Aluminum and Copper

Weak demand sends near-term LME aluminum discount to highest since 2008

Weak demand sends near-term LME aluminum discount to highest since 2008
Mining News Pro - The discount on aluminum for near-term delivery compared with the three-month contract on the London Metal Exchange (LME) has reached its highest since the global financial crisis of 2008, indicating weak demand and rising supply.

Aluminum, used in transportation, construction and packaging, is widely expected to be a sought-after commodity as the transition to greener energy accelerates, though current prices are being suppressed by the sluggish demand growth in top consumer China.

The discount, or contango, for cash aluminum against the three-month contract climbed to $55.50 a metric tonne at Monday’s market close for its highest level since November 2008. That compared to a premium, or backwardation, of $40.50 at the end of May.

The contango has persisted since early June, when China’s Yunnan province started ramping up energy-intensive aluminum production after the end of power curbs.

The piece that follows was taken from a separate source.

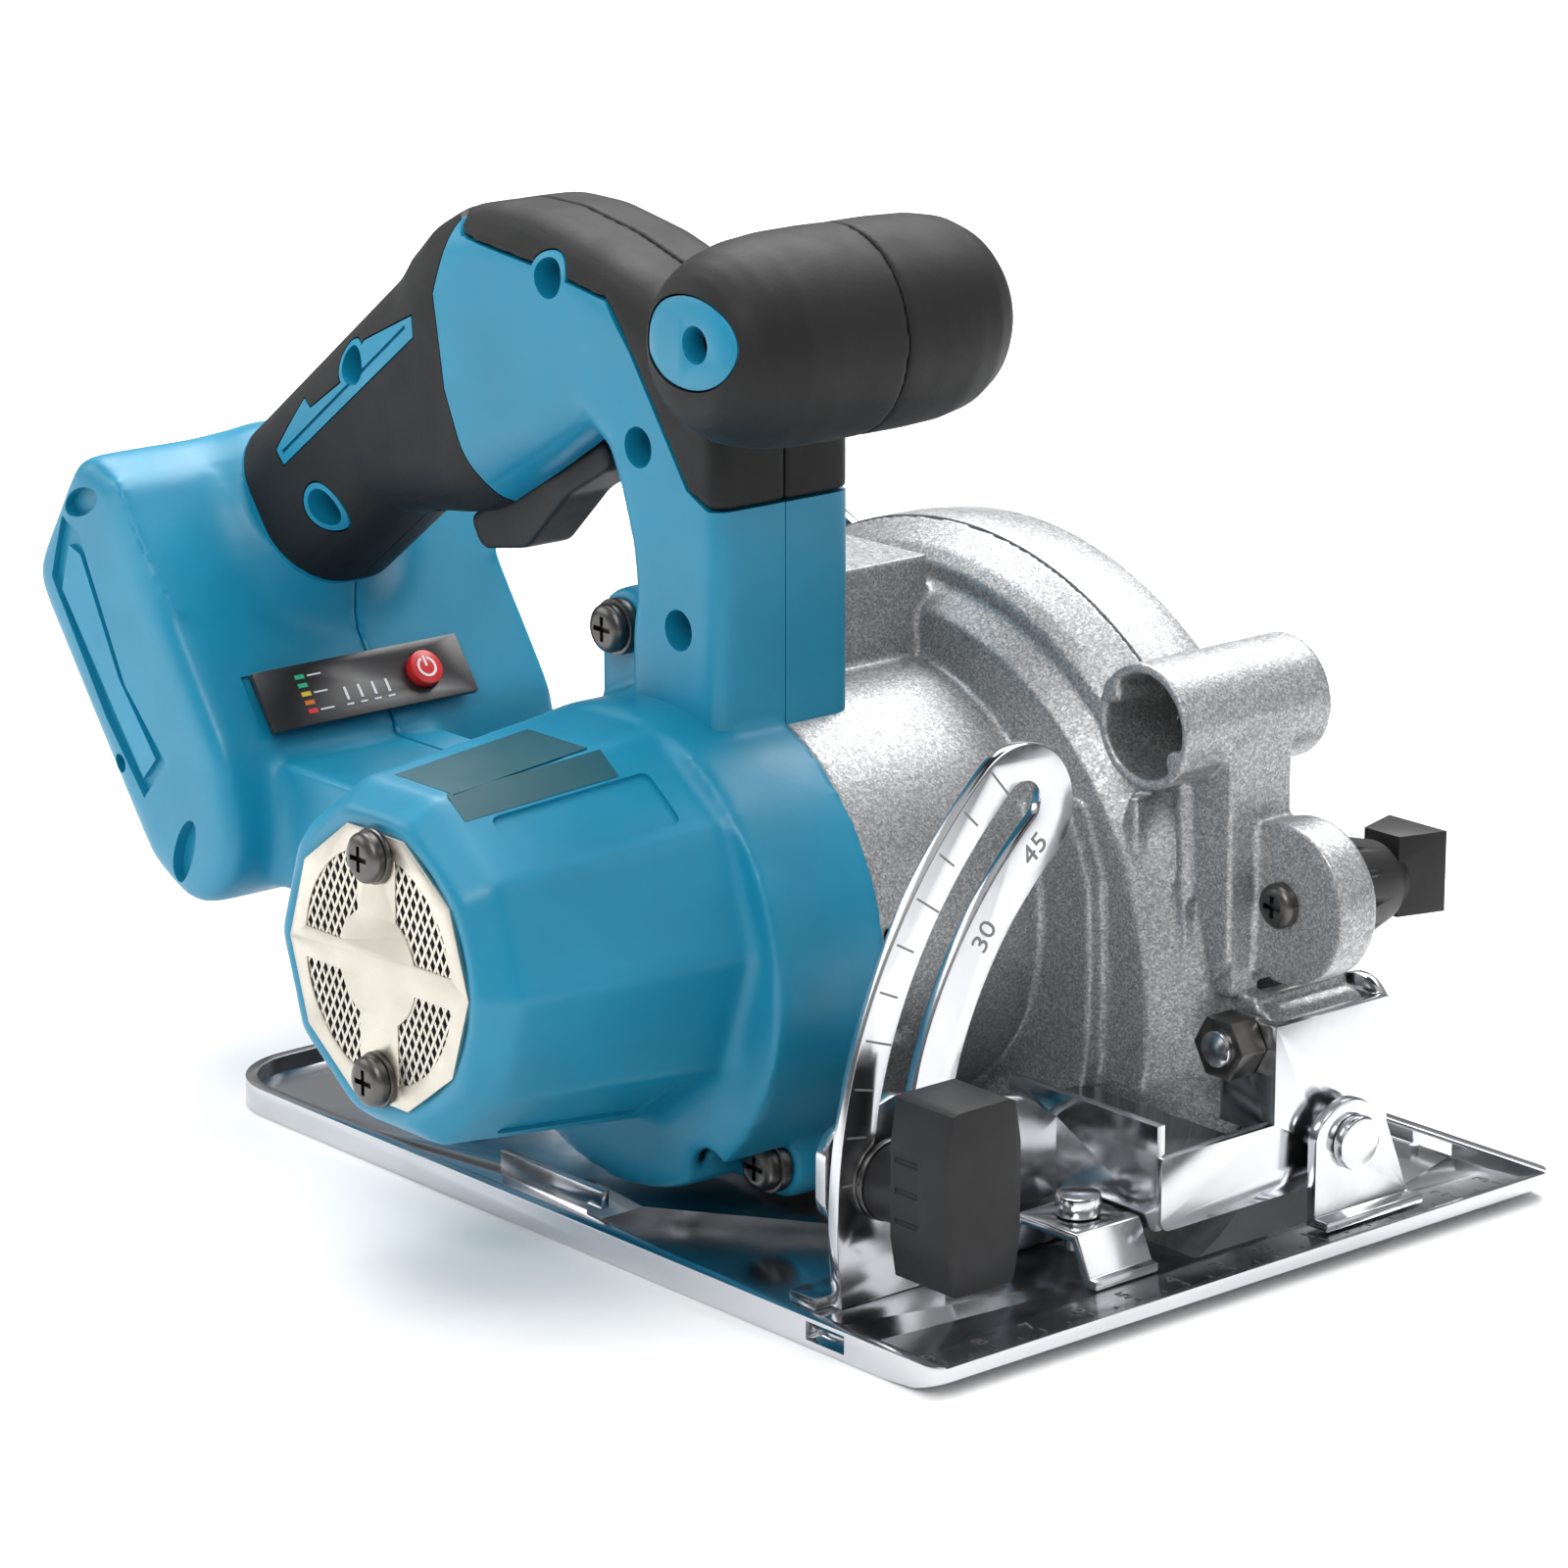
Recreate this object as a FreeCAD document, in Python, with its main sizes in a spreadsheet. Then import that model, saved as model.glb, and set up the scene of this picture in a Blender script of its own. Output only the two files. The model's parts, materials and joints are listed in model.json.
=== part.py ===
import FreeCAD, Part
import Sketcher
import math
import os
import re

# Cordless circular saw, 125 mm blade on the left, motor on the right.
# +X points along the cut, +Y to the saw's left, +Z up. The origin lies on the sole,
# in the middle plane of the blade, straight below the arbor. Millimetres.

SIZES = {
    # base
    "base_front": 94, "base_rear": 88, "base_right": 97, "base_left": 37,
    "sheet": 2, "rim_top": 4.8, "rim_wall": 2, "lip_rise": 2.6,
    "opening_rear": 74, "opening_front": 80, "opening_right": 30, "opening_left": 12,
    # bevel hinge and quadrant
    "hinge_y": 0, "hinge_z": 15.5, "rivet_radius": 2.5, "ear_x": 83.2, "ear_sheet": 2,
    "quadrant_x": 59, "quadrant_sheet": 2.2, "quadrant_inner": 66, "quadrant_outer": 87.5,
    "slot_radius": 77.5, "slot_half": 3.3, "bevel_max": 45, "bolt_angle": 175.9,
    # tilt bracket and depth pivot
    "bracket_x": 79.2, "bracket_sheet": 2.2, "bracket_top": 36,
    "pivot_x": 73, "pivot_z": 32, "pivot_radius": 3, "guide_radius": 134, "depth_max": 22,
    # blade, guards and gears
    "arbor_z": 32, "blade_radius": 62.5, "blade_sheet": 1.6, "blade_bore": 10,
    "tooth_count": 24, "case_radius": 70, "case_wall": 2, "case_right": -20,
    "case_seam": -8, "case_left": 10, "case_bottom": 6,
    "lower_radius": 66.6, "lower_wall": 1.4, "lower_half": 4.6,
    "motor_z": 50, "gear_radius": 14.4, "pinion_radius": 4.4, "spindle_radius": 5,
    "boss_radius": 37.5, "boss_z": 45,
    # motor housing
    "seam_y": -58, "barrel_end": -127, "barrel_bevel": -122, "barrel_root": -80,
    "barrel_small": 29, "barrel_large": 33.5, "barrel_mouth": 25,
    "flange_radius": 39.2, "flange_z": 43.8, "shell": 2.5,
    # handle
    "handle_half": 14, "handle_core": 10.5, "skin": 2,
    "bar_x": 27.5, "bar_z": 144, "bar_radius": 16.5, "bar_right": -88, "bar_left": -30,
    # battery dock, measured along the grip (n), across it (t) and sideways
    "dock_back": -67, "dock_face": -35, "dock_top": -162, "dock_foot": -80,
    "dock_right": -94, "dock_left": -22,
    # dust tube and nose boss
    "tube_x": 60, "tube_z": 82, "tube_outer": 10, "tube_bore": 8.4, "tube_mouth": -24,
    "nose_x": 76, "nose_z": 54, "nose_radius": 13, "nose_right": -8.5, "nose_left": -0.6,
}
GRIP_COS, GRIP_SIN = 0.8, 0.6   # the grip leans at a 3-4-5 slope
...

“I still cannot see any near-term catalyst that could spark a reversal,” one metals trader said, adding that weakening demand and high interest rates were boosting the discount.

Global primary aluminum output rose by 1.8% year on year in the first half of 2023, mainly owing to higher production in China, according to the International Aluminium Institute. In July China’s output rose to near-record levels.

The LME benchmark three-month aluminum contract dropped to its lowest since July 7 at $2,136.5 per metric ton by 1049 GMT.